Nel 2010 Dagong incassò una sonora sconfitta negli Usa, dove aveva chiesto l’autorizzazione a operare a 360 gradi. Ma la Sec, equivalente della nostra Consob, le negò quella possibilità. Una delle giustificazioni: l’opacità nel controllo del capitale. Il 60% è nelle mani del presidente Guan Jianzhong. E il restante 40% farebbe riferimento a un cofondatore, di cui non si conosce l’identità. Per gli americani Dagong sarebbe in realtà controllata dallo Stato cinese, che, pure nelle sue diramazioni a livello dei grandi gruppi, riceverebbe rating “accomodanti”. Sono critiche giustificate. Ma che, venendo dagli Stati Uniti, dove l’opacità e i conflitti d’interesse per le agenzie di rating sono all’ordine del giorno (l’investitore-speculatore Warren Buffet è padrone del 12,5% di Moody’s), fanno sorridere. Senza considerare che, in parte proprio per queste strane commistioni, le big three non hanno previsto la crisi dei subprime, né il crac di Lehman Brothers.
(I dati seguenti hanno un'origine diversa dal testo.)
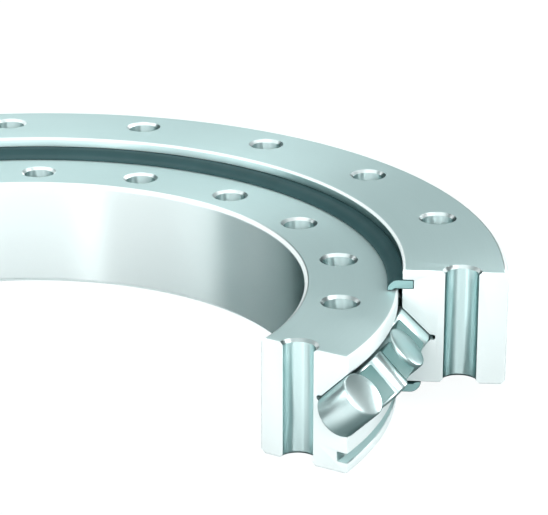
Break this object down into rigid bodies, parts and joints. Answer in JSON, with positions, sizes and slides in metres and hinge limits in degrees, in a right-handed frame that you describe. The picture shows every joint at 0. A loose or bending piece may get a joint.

Dopo il no della Sec, però, venerdì 7 giugno al termine di una lunghissima procedura di autorizzazione è arrivato il via libera della Commissione europea. Dal 13 giugno Dagong potrà operare liberamente in Europa. Che significa valutare qualsiasi tipo di azienda, banca e assicurazione del vecchio continente. L’obiettivo dei dirigenti è arrivare in cinque anni al 5% di quota di mercato. Ma soprattutto i rating serviranno ai gruppi cinesi che intendono fare shopping di imprese. E che, prima di investire, vogliono capire dove stanno mettendo le mani. Il 18 giugno a Roma arriverà una delegazione dello Shanghai Administration Institute, che è la scuola di formazione dei funzionari pubblici. Si recherà anche al ministero del Tesoro, forse per discutere di possibilità di acquisizioni future. Si sa, ad esempio, che i cinesi sono interessati a gruppi come Snam, Terna e Telecom Italia, in cui la Cassa depositi e prestiti detiene quote di partecipazione. All’incontro è prevista la presenza di Alberto Forchielli, molto vicino a Romano Prodi e uno dei fondatori di Mandarin Capital Partners, fondo di private equity finanziato da investitori europei e cinesi.

Ebbene, proprio Mandarin è socio di Dagong nella creazione della sua filiale europea. La sede ufficiale di Dagong Europe, quasi al suo debutto, è a Milano. E il suo vicepresidente è Lorenzo Stanca, che proviene da Mandarin (ed è parente dell’ex ministro Pdl Lucio Stanca). Da sottolineare, poi, che anche Prodi ha figurato fra i consulenti di Dagong. E che i “prezzi di saldo” di cui ha parlato Squinzi potrebbero interessare i cinesi. Soprattutto se Dagong, con i suoi rating, li convincerà che stanno facendo l’investimento giusto.